The study of automation bias in medicine has a rich history, but has become particularly relevant with the new machine learning approaches entering clinical decision support. The lack of transparency in how these models arrive at a decision will present a challenge for eliciting trust in clinicians and avoiding automation bias.

Automated systems exist on a spectrum from those that need human involvement, to full automation where humans are left out of any decision-making.

Full automation works for tasks that require no flexibility in decision making, have a low probability of failure and are low risk. But for dynamic environments where decision-making involves many changing variables — such as health care — full automation is much harder to achieve.

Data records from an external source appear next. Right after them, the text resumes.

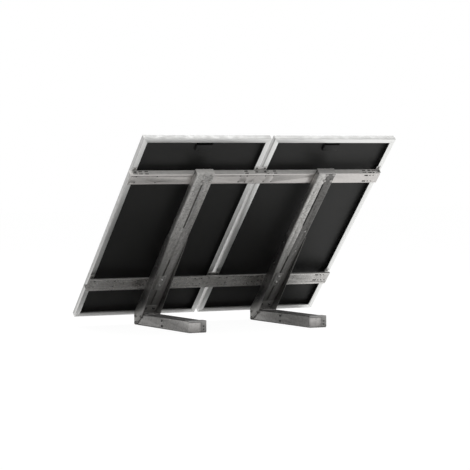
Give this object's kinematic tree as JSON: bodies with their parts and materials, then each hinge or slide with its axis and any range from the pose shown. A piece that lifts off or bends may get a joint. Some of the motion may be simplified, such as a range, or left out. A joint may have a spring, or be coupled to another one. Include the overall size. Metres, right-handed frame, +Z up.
{
  "type": "solar ballast mount",
  "caption": "Free-standing ballast mount: tilted framed solar modules on C rails, held by leaning slotted posts with tapered gussets on channel feet.",
  "frame": {"origin": "on the ground, in the middle of the overall footprint", "axes": "+Z up, +X along the rails to the left as seen from behind, +Y to the back, where the modules' high edge is"},
  "size_m": [2.035, 1.3358, 1.4063],
  "materials": {
    "zinc_bright": "bright galvanised sheet with fine spangle",
    "zinc_dull": "duller galvanised sheet",
    "frame_aluminium": "clear anodised aluminium extrusion",
    "module_glass": "solar glass",
    "cell_sheet": "laminated dark cells",
    "backsheet": "black backsheet",
    "junction_plastic": "black moulded plastic",
    "fastener_steel": "dark zinc flake"
  },
  "bodies": {
    "root": {"bridge_washers": "zinc_bright", "clamp_bolts": "fastener_steel", "corner_keys": "frame_aluminium", "gusset_bolts": "fastener_steel", "head_bolts": "fastener_steel", "head_nuts": "fastener_steel", "left_base_cleat": "zinc_bright", "left_foot_channel_minus_x": "zinc_dull", "left_foot_channel_plus_x": "zinc_dull", "left_foot_end_plate": "zinc_dull", "left_foot_strap": "zinc_dull", "left_gusset_minus_x": "zinc_bright", "left_gusset_plus_x": "zinc_bright", "left_junction_box": "junction_plastic", "left_junction_box_lid": "junction_plastic", "left_module_backsheet": "backsheet", "left_module_cell_sheet": "cell_sheet", "left_module_frame_bottom": "frame_aluminium", "left_module_frame_minus_x": "frame_aluminium", "left_module_frame_plus_x": "frame_aluminium", "left_module_frame_top": "frame_aluminium", "left_module_glass": "module_glass", "left_post_channel_minus_x": "zinc_dull", "left_post_channel_plus_x": "zinc_bright", "left_post_head_cap": "zinc_bright", "left_post_lower_plate": "zinc_bright", "left_post_tie_plate": "zinc_bright", "lower_bolts": "fastener_steel", "lower_nuts": "fastener_steel", "lower_rail": "zinc_dull", "lower_rail_angle": "zinc_dull", "module_clamps": "zinc_bright", "right_base_cleat": "zinc_bright", "right_foot_channel_minus_x": "zinc_dull", "right_foot_channel_plus_x": "zinc_dull", "right_foot_end_plate": "zinc_dull", "right_foot_strap": "zinc_dull", "right_gusset_minus_x": "zinc_bright", "right_gusset_plus_x": "zinc_bright", "right_junction_box": "junction_plastic", "right_junction_box_lid": "junction_plastic", "right_module_backsheet": "backsheet", "right_module_cell_sheet": "cell_sheet", "right_module_frame_bottom": "frame_aluminium", "right_module_frame_minus_x": "frame_aluminium", "right_module_frame_plus_x": "frame_aluminium", "right_module_frame_top": "frame_aluminium", "right_module_glass": "module_glass", "right_post_channel_minus_x": "zinc_dull", "right_post_channel_plus_x": "zinc_bright", "right_post_head_cap": "zinc_bright", "right_post_lower_plate": "zinc_bright", "right_post_tie_plate": "zinc_bright", "tie_bolts": "fastener_steel", "upper_rail": "zinc_bright"}
  },
  "joints": []
}
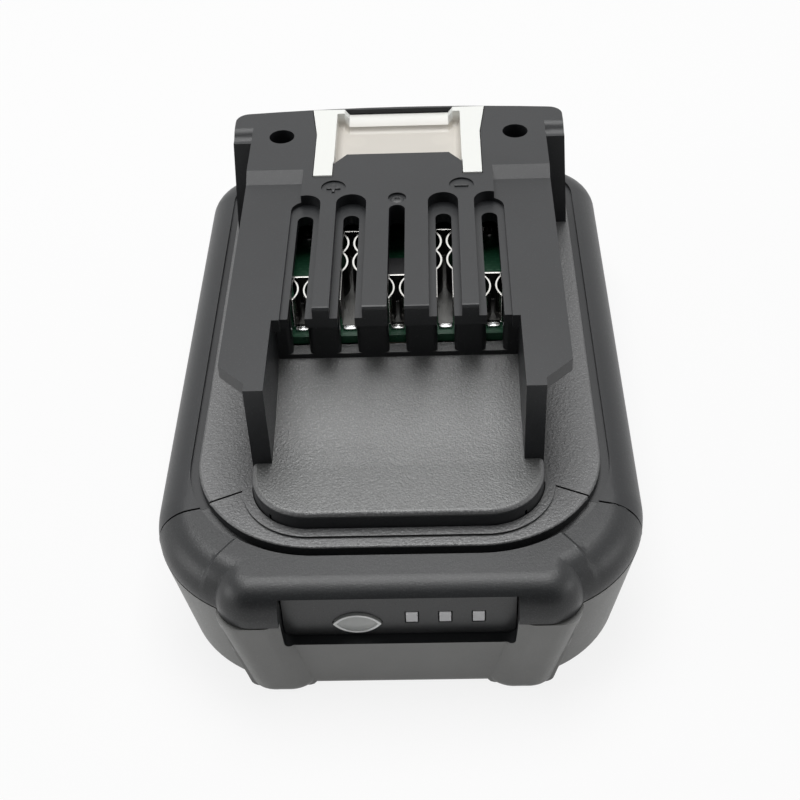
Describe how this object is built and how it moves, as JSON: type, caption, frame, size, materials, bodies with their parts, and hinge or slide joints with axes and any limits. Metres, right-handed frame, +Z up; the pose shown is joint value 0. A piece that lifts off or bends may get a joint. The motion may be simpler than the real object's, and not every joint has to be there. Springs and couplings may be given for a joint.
{
  "type": "power tool battery pack",
  "caption": "Slide-on power tool battery pack with rails, slotted contact comb, sprung release latch, charge gauge and cells in a two-part case.",
  "frame": {"origin": "centre of the bounding box at the ground that the pack stands on", "axes": "+Z up; -Y is the front with the charge gauge; +Y is the end with the release latch; the tool slides on along +Y"},
  "size_m": [0.078, 0.118, 0.0434],
  "materials": {
    "case_plastic": "satin moulded glass-filled nylon, fine grain",
    "panel_plastic": "satin dark window panel",
    "button_silver": "silver painted button",
    "light_guide": "frosted light guide",
    "board_green": "solder mask over glass-epoxy laminate",
    "led_body": "moulded lamp body",
    "switch_steel": "stamped dome switch",
    "cable_film": "laminated flat cable",
    "nickel": "nickel-plated steel strip",
    "holder_plastic": "black moulded frame",
    "insulator_board": "fish paper sheet",
    "sensor_epoxy": "epoxy bead",
    "chip_epoxy": "moulded chip package",
    "screw_steel": "zinc-plated steel",
    "latch_plastic": "white moulded acetal",
    "spring_steel": "spring steel",
    "cell_wrap": "shrink sleeve over the can",
    "contact_nickel": "bright nickel-plated copper"
  },
  "bodies": {
    "pack": {"lower_case": "case_plastic", "upper_case": "case_plastic", "front_cover": "case_plastic", "gauge_panel": "panel_plastic", "main_board": "board_green", "temp_contact": "contact_nickel", "positive_contact": "contact_nickel", "data_contact": "contact_nickel", "negative_contact": "contact_nickel", "id_contact": "contact_nickel", "gauge_light_guide": "light_guide", "gauge_board": "board_green", "gauge_leds": "led_body", "gauge_switch": "switch_steel", "gauge_cable": "cable_film", "cell_1": "cell_wrap", "cell_2": "cell_wrap", "cell_3": "cell_wrap", "cell_4": "cell_wrap", "cell_5": "cell_wrap", "link_strip_1_2": "nickel", "link_strip_2_3": "nickel", "link_strip_3_4": "nickel", "link_strip_4_5": "nickel", "negative_tab_strip": "nickel", "positive_tab_strip": "nickel", "cell_holder_left": "holder_plastic", "cell_holder_right": "holder_plastic", "insulator_left": "insulator_board", "insulator_right": "insulator_board", "board_carrier": "holder_plastic", "temperature_sensor": "sensor_epoxy", "power_switch_chips": "chip_epoxy", "control_chip": "chip_epoxy", "case_screws": "screw_steel", "head_screws": "screw_steel", "board_screws": "screw_steel", "latch_springs": "spring_steel"},
    "latch": {"latch_button": "latch_plastic"},
    "gauge_key": {"gauge_button": "button_silver"}
  },
  "joints": [
    {"name": "latch_press", "type": "slide", "parent": "pack", "child": "latch", "axis": [0, 0, -1], "range_m": [0, 0.0032], "stiffness_N_per_m": 900, "deforming": ["latch_springs"]},
    {"name": "gauge_button_press", "type": "slide", "parent": "pack", "child": "gauge_key", "axis": [0, 1, 0], "range_m": [0, 0.0006], "stiffness_N_per_m": 1500}
  ]
}
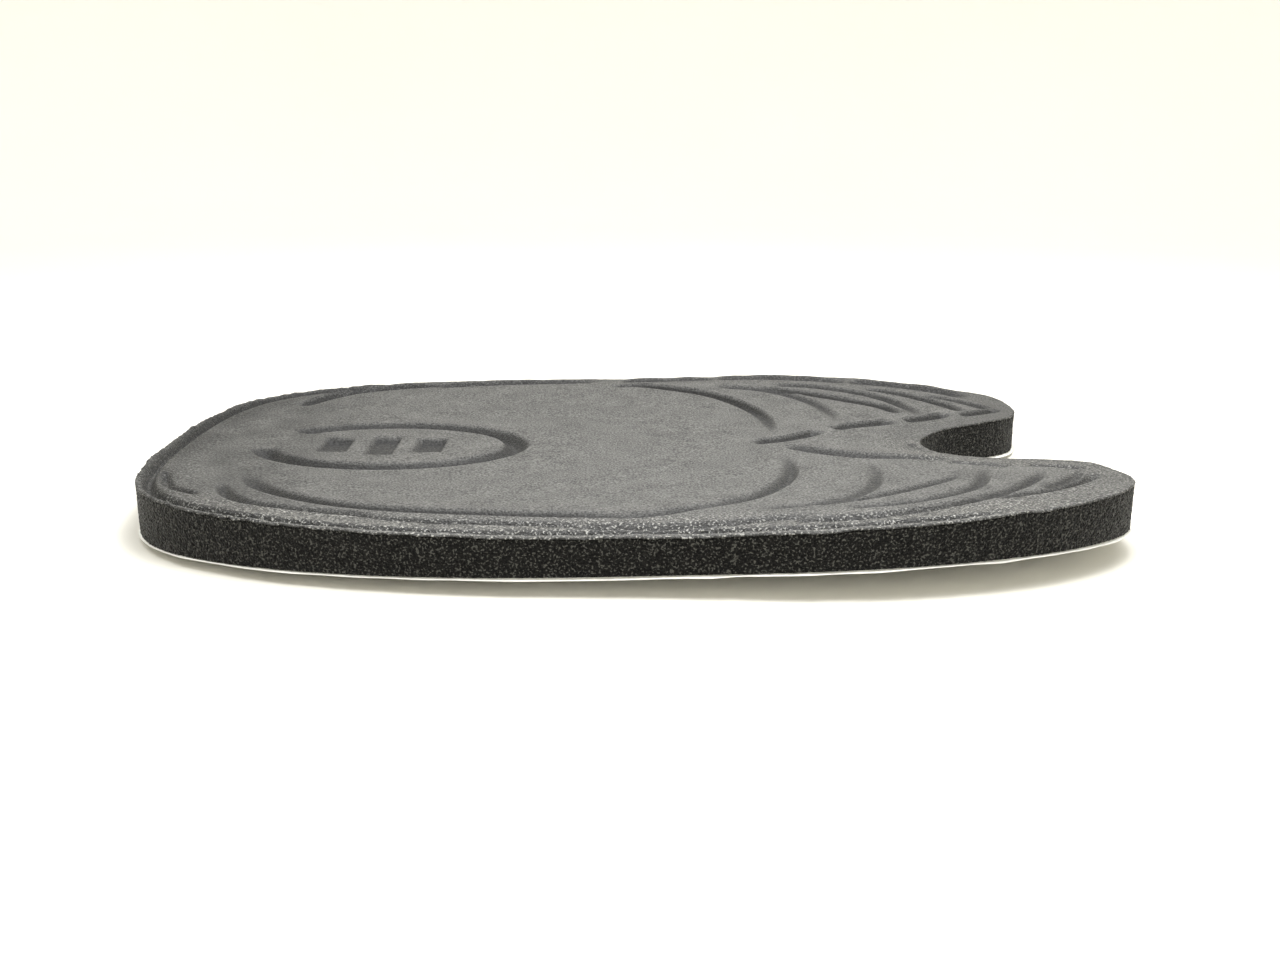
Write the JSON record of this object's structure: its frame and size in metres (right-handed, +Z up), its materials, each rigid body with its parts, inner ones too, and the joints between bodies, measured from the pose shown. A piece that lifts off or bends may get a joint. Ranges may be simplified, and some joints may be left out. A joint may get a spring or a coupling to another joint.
{
  "type": "back protector pad",
  "caption": "Flat die-cut foam protector pad with a rounded end, a notched end, an embossed face of overlapping raised plates and an adhesive back under a release liner.",
  "frame": {"origin": "bottom centre of the pad's box, on the release liner's underside", "axes": "+X along the pad's length towards the notched end, +Y across its width, +Z up through the layers to the embossed face"},
  "size_m": [0.3196, 0.2356, 0.0155],
  "materials": {
    "liner_paper": "smooth siliconised paper, low sheen",
    "adhesive": "translucent pale film, satin",
    "cut_foam": "rough saw-cut closed-cell foam, open cells about one millimetre wide",
    "embossed_skin": "matte heat-formed foam skin with a fine pebbled grain"
  },
  "bodies": {
    "root": {"release_liner": "liner_paper", "adhesive_film": "adhesive", "foam_core": "cut_foam", "face_skin": "embossed_skin"}
  },
  "joints": []
}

The performance of a system when applied to messy, real-world clinical practice will no doubt have an accuracy of less than 100%, so human operators must know when to trust, and when not to trust the system. How we design the interaction between the human and machine becomes of utmost importance to prevent new biases and errors being introduced.

Risk homeostasis would suggest that over-automating aspects of clinical practice might lead to complacency and an increase in errors and accidents. Studies from other fields have shown that humans do indeed suffer from automation bias and a reduction in personal accountability when their tasks are taken over by machines.

Acting in error vs. failing to act

Over-trust in an imperfect automated system leads to two specific types of errors: errors of commission and errors of omission. Errors of commission occur when a person acts erroneously, and errors of omission occur when the person fails to act when they should have.

recent study investigated these two errors in a task using a decision support system. When the system provided the correct decision support recommendation, the participants’ decision-making was faster, more accurate and required a lower cognitive load. But when the system gave the an incorrect recommendation (“automation wrong”), participant’s decision-making performance dropped to near zero. The participants assumed the system was correct and made errors of commission — they acted incorrectly. When the system simply failed to give any recommendation at all (“automation gone”) participants were more likely to make an error of omission — they failed to act when they should have.

Interestingly, the participant’s accuracy dropped to a greater extent in the “automation wrong” condition compared to the “automation gone” condition. We make more errors when using a decision support system that is wrong (automation bias), compared to when a decision support system fails and we are left to our own devices (errors here are due to ‘automation complacency’). The authors recommended that to avoid automation bias decision support systems should reveal to the user their lower degree of confidence when they are uncertain.

This kind of transparency will be essential in designing intelligent clinical decision support tools. Despite the hubris around machine learning approaches these technologies are still be subject to error and bias (e.g. data set shift) and this must be communicated to the clinician to avoid automation bias.

One particular challenge with automating health care is that errors often go unreported and their impact is hard to measure. Health outcomes from an episode of care are also only beginning to be tracked with the advent ofvalue based healthcare. This means that once incorporated into clinical practice, both the positive and potential negative impacts of intelligent decision support systems may be difficult to identify. This makes it all the more important that we get the design right upfront.